**Material for this task**
- - -

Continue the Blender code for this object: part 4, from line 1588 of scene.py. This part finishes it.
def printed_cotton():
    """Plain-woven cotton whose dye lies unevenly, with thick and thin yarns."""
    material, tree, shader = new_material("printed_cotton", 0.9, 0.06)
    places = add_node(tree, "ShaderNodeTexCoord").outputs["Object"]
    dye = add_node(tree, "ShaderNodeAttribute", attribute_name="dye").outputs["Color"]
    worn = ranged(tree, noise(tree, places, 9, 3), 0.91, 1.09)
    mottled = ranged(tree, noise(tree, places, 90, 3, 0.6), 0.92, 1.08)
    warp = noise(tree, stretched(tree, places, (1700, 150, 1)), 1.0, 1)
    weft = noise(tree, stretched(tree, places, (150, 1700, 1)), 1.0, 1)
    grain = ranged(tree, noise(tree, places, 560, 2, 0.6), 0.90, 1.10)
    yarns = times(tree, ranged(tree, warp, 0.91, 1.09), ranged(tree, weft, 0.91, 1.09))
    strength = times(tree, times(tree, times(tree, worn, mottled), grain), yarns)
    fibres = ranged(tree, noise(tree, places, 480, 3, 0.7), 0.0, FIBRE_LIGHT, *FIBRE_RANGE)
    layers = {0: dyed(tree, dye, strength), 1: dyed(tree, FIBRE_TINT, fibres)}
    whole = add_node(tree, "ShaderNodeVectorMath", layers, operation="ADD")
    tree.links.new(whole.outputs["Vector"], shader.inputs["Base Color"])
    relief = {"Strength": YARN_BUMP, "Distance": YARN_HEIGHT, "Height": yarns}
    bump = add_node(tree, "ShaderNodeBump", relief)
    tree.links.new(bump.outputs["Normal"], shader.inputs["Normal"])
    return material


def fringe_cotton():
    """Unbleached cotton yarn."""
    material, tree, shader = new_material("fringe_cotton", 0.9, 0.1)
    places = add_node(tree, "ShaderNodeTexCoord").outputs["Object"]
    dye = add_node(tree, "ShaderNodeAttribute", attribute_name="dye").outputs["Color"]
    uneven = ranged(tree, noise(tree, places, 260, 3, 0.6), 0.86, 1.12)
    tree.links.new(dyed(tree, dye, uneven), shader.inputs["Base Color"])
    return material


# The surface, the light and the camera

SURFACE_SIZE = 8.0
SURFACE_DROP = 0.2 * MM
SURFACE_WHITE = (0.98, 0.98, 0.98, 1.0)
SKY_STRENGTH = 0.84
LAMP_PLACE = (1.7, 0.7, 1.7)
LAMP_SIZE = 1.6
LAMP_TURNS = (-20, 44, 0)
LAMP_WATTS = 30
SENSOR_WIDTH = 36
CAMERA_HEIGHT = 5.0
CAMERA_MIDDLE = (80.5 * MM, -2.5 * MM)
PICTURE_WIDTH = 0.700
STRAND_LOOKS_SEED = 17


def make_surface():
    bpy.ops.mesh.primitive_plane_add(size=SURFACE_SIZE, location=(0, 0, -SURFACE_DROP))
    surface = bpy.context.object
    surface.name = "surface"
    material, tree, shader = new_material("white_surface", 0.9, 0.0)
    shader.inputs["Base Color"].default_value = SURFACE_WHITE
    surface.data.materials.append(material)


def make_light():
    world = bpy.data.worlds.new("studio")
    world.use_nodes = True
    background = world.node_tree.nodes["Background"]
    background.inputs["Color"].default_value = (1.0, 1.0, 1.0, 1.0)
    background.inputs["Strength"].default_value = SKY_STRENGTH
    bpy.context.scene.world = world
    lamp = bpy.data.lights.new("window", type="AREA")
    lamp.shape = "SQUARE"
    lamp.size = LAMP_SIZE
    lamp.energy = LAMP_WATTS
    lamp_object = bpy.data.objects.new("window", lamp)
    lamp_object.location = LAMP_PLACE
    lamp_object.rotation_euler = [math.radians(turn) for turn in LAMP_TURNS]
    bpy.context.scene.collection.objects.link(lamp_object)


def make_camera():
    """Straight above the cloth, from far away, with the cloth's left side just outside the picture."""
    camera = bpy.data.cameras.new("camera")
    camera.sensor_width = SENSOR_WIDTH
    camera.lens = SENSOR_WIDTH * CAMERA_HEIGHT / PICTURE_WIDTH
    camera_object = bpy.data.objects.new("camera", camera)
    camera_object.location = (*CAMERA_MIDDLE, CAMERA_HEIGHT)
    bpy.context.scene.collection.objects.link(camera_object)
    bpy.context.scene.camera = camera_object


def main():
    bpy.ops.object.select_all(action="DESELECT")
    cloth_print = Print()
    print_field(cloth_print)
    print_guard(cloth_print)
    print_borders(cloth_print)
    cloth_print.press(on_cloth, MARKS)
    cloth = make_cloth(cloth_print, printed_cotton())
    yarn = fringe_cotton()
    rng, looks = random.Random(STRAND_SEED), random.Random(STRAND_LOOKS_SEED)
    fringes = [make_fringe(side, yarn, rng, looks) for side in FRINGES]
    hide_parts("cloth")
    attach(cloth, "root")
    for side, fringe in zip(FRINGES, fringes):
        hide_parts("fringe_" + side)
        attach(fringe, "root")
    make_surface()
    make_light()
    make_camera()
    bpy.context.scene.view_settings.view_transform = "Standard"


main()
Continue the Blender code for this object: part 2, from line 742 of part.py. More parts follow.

- - -

**Exercise details**
Every line of the data above should be reproduced word for word.

**Exercise solution**
Continue the Blender code for this object: part 4, from line 1588 of scene.py. This part finishes it.
def printed_cotton():
    """Plain-woven cotton whose dye lies unevenly, with thick and thin yarns."""
    material, tree, shader = new_material("printed_cotton", 0.9, 0.06)
    places = add_node(tree, "ShaderNodeTexCoord").outputs["Object"]
    dye = add_node(tree, "ShaderNodeAttribute", attribute_name="dye").outputs["Color"]
    worn = ranged(tree, noise(tree, places, 9, 3), 0.91, 1.09)
    mottled = ranged(tree, noise(tree, places, 90, 3, 0.6), 0.92, 1.08)
    warp = noise(tree, stretched(tree, places, (1700, 150, 1)), 1.0, 1)
    weft = noise(tree, stretched(tree, places, (150, 1700, 1)), 1.0, 1)
    grain = ranged(tree, noise(tree, places, 560, 2, 0.6), 0.90, 1.10)
    yarns = times(tree, ranged(tree, warp, 0.91, 1.09), ranged(tree, weft, 0.91, 1.09))
    strength = times(tree, times(tree, times(tree, worn, mottled), grain), yarns)
    fibres = ranged(tree, noise(tree, places, 480, 3, 0.7), 0.0, FIBRE_LIGHT, *FIBRE_RANGE)
    layers = {0: dyed(tree, dye, strength), 1: dyed(tree, FIBRE_TINT, fibres)}
    whole = add_node(tree, "ShaderNodeVectorMath", layers, operation="ADD")
    tree.links.new(whole.outputs["Vector"], shader.inputs["Base Color"])
    relief = {"Strength": YARN_BUMP, "Distance": YARN_HEIGHT, "Height": yarns}
    bump = add_node(tree, "ShaderNodeBump", relief)
    tree.links.new(bump.outputs["Normal"], shader.inputs["Normal"])
    return material


def fringe_cotton():
    """Unbleached cotton yarn."""
    material, tree, shader = new_material("fringe_cotton", 0.9, 0.1)
    places = add_node(tree, "ShaderNodeTexCoord").outputs["Object"]
    dye = add_node(tree, "ShaderNodeAttribute", attribute_name="dye").outputs["Color"]
    uneven = ranged(tree, noise(tree, places, 260, 3, 0.6), 0.86, 1.12)
    tree.links.new(dyed(tree, dye, uneven), shader.inputs["Base Color"])
    return material


# The surface, the light and the camera

SURFACE_SIZE = 8.0
SURFACE_DROP = 0.2 * MM
SURFACE_WHITE = (0.98, 0.98, 0.98, 1.0)
SKY_STRENGTH = 0.84
LAMP_PLACE = (1.7, 0.7, 1.7)
LAMP_SIZE = 1.6
LAMP_TURNS = (-20, 44, 0)
LAMP_WATTS = 30
SENSOR_WIDTH = 36
CAMERA_HEIGHT = 5.0
CAMERA_MIDDLE = (80.5 * MM, -2.5 * MM)
PICTURE_WIDTH = 0.700
STRAND_LOOKS_SEED = 17


def make_surface():
    bpy.ops.mesh.primitive_plane_add(size=SURFACE_SIZE, location=(0, 0, -SURFACE_DROP))
    surface = bpy.context.object
    surface.name = "surface"
    material, tree, shader = new_material("white_surface", 0.9, 0.0)
    shader.inputs["Base Color"].default_value = SURFACE_WHITE
    surface.data.materials.append(material)


def make_light():
    world = bpy.data.worlds.new("studio")
    world.use_nodes = True
    background = world.node_tree.nodes["Background"]
    background.inputs["Color"].default_value = (1.0, 1.0, 1.0, 1.0)
    background.inputs["Strength"].default_value = SKY_STRENGTH
    bpy.context.scene.world = world
    lamp = bpy.data.lights.new("window", type="AREA")
    lamp.shape = "SQUARE"
    lamp.size = LAMP_SIZE
    lamp.energy = LAMP_WATTS
    lamp_object = bpy.data.objects.new("window", lamp)
    lamp_object.location = LAMP_PLACE
    lamp_object.rotation_euler = [math.radians(turn) for turn in LAMP_TURNS]
    bpy.context.scene.collection.objects.link(lamp_object)


def make_camera():
    """Straight above the cloth, from far away, with the cloth's left side just outside the picture."""
    camera = bpy.data.cameras.new("camera")
    camera.sensor_width = SENSOR_WIDTH
    camera.lens = SENSOR_WIDTH * CAMERA_HEIGHT / PICTURE_WIDTH
    camera_object = bpy.data.objects.new("camera", camera)
    camera_object.location = (*CAMERA_MIDDLE, CAMERA_HEIGHT)
    bpy.context.scene.collection.objects.link(camera_object)
    bpy.context.scene.camera = camera_object


def main():
    bpy.ops.object.select_all(action="DESELECT")
    cloth_print = Print()
    print_field(cloth_print)
    print_guard(cloth_print)
    print_borders(cloth_print)
    cloth_print.press(on_cloth, MARKS)
    cloth = make_cloth(cloth_print, printed_cotton())
    yarn = fringe_cotton()
    rng, looks = random.Random(STRAND_SEED), random.Random(STRAND_LOOKS_SEED)
    fringes = [make_fringe(side, yarn, rng, looks) for side in FRINGES]
    hide_parts("cloth")
    attach(cloth, "root")
    for side, fringe in zip(FRINGES, fringes):
        hide_parts("fringe_" + side)
        attach(fringe, "root")
    make_surface()
    make_light()
    make_camera()
    bpy.context.scene.view_settings.view_transform = "Standard"


main()
Continue the Blender code for this object: part 2, from line 742 of part.py. More parts follow.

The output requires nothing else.